Overigens kunnen de EU-parlementariërs zelf het goede voorbeeld geven door ook eindelijk eens te gaan bezuinigingen op hun eigen forse uitgaven (denk bijvoorbeeld aan: het beëindigen van de maandelijkse verplaatsingen, het verminderen van het totale aantal parlementariërs en het verlagen van lucratieve beloningen).
Inkomen is echter het resultaat van uurvergoeding en het aantal gewerkte uren. Dat aantal uren is, ook onder minimumloners, veel te laag. Laten we daar de CBS statistiek 2020 bij halen (https://www.cbs.nl/nl-nl/cijfers/detail/81405ned#shortTableDescription):
2,1 miljoen Nederlanders hebben een inkomen tot 130% van het minimumloon. Van hen werkt slechts 25% in voltijd. De rest is deeltijd werker.

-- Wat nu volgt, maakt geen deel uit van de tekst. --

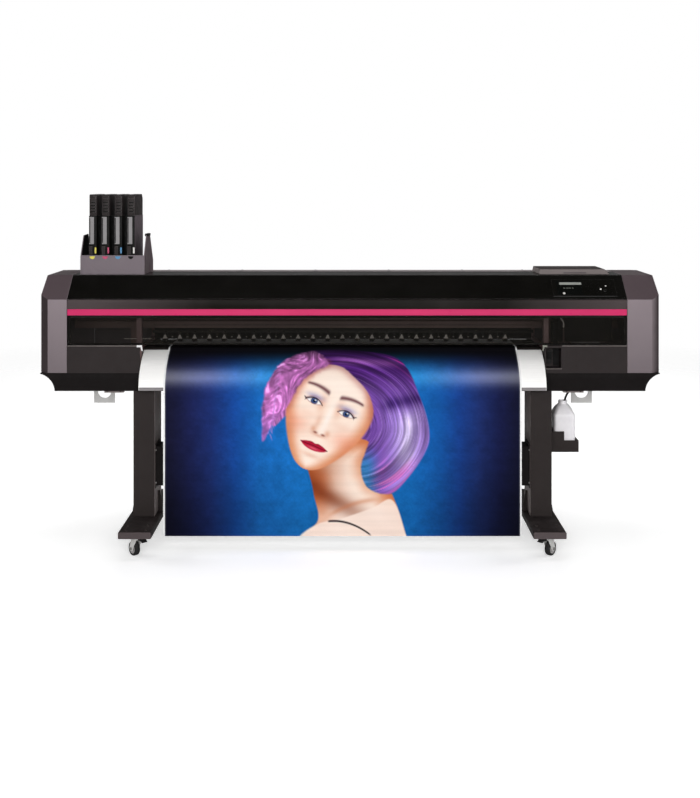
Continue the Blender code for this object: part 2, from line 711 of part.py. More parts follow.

Zelfs van degenen die =< het minimumloon verdienen werkt 74% in deeltijd.
Hebben wij zo'n gebrek aan voltijdbanen of is de bereidheid om voltijd te werken het probleem? Dat is de kernvraag als we het over voldoende inkomen, c.q. armoede hebben.
Bovendien zijn er relatief te veel ZZP'ers (met hogere kosten, maar vaak met dubieuze sociale vooruitzichten) uit het vaste banencircuit verdwenen. Verder wordt te veel in deeltijd gewerkt om gebruik te kunnen maken van het toeslagencircus. De oplossing is om de (lagere) salarissen voor full time banen te verhogen, de salarissen voor deeltijd banen te verlagen en waar mogelijk het ingewikkelde toeslagencircus naar de prullenbak te dirigeren.